-- TASK --
Exactly the lines from the one with "More parts follow." to the one with "the colours follow.", both included, are to be printed again; leave out the rest.

-- PROVIDED RECORDS --

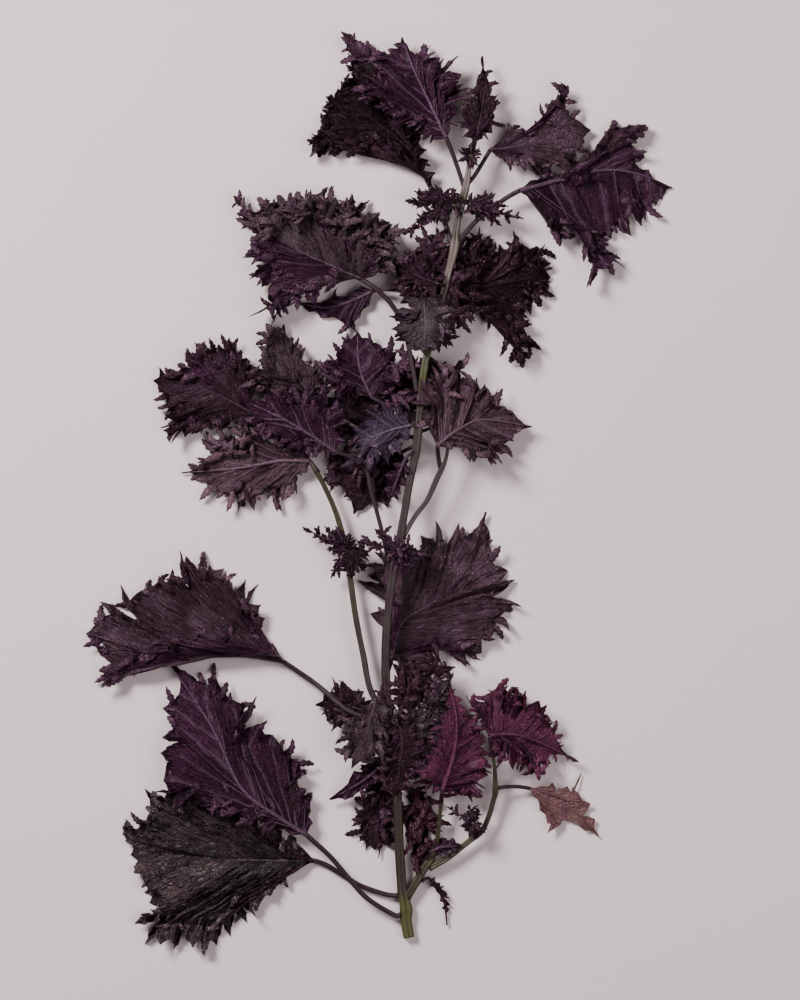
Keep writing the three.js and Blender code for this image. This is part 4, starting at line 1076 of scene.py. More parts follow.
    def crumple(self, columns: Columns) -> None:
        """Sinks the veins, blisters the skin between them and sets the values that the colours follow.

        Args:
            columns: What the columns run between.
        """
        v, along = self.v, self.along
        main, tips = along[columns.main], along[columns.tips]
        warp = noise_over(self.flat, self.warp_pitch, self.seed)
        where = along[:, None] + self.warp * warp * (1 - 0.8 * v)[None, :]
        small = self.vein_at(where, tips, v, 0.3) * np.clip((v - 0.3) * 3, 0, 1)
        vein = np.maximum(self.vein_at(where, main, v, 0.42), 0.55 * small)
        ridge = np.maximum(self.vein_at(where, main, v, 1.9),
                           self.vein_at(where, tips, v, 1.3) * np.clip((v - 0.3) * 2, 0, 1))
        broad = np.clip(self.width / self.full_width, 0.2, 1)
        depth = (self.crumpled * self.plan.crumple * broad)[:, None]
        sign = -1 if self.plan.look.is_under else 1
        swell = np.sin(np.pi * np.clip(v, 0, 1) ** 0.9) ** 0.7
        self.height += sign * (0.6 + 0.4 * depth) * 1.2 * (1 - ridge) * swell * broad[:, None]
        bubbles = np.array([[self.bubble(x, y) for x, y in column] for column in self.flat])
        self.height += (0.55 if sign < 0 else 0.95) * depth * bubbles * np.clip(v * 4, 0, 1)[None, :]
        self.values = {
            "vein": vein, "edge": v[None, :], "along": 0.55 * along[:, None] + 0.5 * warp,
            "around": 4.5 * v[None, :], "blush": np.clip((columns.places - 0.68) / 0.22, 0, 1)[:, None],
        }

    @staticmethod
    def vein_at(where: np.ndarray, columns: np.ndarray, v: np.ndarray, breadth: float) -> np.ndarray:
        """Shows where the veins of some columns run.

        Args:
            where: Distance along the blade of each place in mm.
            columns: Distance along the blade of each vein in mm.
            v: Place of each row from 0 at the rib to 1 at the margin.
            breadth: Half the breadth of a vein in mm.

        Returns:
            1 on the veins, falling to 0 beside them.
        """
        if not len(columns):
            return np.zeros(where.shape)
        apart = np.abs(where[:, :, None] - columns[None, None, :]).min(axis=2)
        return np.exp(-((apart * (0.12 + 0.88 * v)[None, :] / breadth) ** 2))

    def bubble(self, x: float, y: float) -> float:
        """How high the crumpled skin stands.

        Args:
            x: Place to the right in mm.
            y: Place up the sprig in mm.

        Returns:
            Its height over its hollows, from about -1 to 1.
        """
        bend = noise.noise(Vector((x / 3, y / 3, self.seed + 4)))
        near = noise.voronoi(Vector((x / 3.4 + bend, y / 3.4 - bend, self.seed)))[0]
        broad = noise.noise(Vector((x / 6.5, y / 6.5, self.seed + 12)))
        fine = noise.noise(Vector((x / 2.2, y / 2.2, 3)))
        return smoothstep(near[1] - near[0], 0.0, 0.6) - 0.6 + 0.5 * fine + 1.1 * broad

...

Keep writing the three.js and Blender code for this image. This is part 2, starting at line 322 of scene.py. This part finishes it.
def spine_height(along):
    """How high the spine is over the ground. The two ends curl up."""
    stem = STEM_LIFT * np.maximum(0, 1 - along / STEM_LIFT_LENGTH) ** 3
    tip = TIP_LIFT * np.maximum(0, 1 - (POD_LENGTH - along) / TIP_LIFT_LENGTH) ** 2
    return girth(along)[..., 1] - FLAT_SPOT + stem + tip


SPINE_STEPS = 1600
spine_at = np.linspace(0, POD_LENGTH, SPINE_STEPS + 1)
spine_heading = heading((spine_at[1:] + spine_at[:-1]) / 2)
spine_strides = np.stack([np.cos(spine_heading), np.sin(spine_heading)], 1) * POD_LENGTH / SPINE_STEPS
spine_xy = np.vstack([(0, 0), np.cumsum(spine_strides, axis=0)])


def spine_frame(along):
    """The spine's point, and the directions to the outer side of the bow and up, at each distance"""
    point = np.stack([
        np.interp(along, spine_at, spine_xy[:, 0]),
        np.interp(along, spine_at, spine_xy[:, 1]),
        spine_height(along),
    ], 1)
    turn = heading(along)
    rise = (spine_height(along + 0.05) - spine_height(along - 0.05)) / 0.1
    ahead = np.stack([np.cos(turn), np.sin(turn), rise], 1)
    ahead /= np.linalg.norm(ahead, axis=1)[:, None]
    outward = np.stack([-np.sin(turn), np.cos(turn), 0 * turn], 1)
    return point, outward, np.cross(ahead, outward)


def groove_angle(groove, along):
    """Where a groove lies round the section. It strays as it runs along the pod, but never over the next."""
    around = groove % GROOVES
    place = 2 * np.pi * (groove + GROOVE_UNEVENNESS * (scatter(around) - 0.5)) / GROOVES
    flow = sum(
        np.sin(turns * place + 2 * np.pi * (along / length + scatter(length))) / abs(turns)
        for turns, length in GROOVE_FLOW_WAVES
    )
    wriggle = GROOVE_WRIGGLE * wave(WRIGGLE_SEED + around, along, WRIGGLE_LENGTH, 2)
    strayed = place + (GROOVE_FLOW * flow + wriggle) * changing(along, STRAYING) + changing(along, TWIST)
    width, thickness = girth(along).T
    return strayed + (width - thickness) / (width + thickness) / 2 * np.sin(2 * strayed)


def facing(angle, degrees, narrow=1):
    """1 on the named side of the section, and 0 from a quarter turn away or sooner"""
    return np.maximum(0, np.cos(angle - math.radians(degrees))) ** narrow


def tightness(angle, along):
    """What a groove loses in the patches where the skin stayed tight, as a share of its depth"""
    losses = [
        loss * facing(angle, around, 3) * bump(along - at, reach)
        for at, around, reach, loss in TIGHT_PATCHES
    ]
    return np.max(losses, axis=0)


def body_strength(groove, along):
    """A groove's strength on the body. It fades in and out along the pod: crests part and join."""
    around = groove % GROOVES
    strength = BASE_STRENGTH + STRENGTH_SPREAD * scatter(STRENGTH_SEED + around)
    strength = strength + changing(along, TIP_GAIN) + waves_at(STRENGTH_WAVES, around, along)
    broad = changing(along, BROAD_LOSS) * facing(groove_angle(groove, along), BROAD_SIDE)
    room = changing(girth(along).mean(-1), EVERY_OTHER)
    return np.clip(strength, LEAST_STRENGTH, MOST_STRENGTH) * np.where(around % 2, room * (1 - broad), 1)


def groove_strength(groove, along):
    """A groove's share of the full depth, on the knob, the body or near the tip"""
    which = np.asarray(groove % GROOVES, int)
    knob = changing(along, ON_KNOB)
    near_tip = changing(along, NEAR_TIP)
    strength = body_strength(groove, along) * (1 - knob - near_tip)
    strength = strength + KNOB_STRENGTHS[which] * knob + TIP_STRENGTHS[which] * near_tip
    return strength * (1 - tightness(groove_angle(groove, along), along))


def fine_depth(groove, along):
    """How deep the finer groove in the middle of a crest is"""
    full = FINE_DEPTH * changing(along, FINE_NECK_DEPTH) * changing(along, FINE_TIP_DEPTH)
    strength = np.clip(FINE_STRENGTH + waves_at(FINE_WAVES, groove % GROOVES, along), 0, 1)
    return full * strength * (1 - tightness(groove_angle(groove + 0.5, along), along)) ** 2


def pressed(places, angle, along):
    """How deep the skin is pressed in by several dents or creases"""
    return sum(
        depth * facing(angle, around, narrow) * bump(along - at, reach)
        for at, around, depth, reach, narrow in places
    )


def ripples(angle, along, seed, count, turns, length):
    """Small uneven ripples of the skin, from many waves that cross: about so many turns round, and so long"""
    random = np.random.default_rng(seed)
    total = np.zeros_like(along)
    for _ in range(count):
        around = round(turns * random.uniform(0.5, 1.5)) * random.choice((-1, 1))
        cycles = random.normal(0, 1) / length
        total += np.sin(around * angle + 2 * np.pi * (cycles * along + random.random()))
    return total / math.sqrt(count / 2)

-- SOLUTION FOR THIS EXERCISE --
Keep writing the three.js and Blender code for this image. This is part 4, starting at line 1076 of scene.py. More parts follow.
    def crumple(self, columns: Columns) -> None:
        """Sinks the veins, blisters the skin between them and sets the values that the colours follow.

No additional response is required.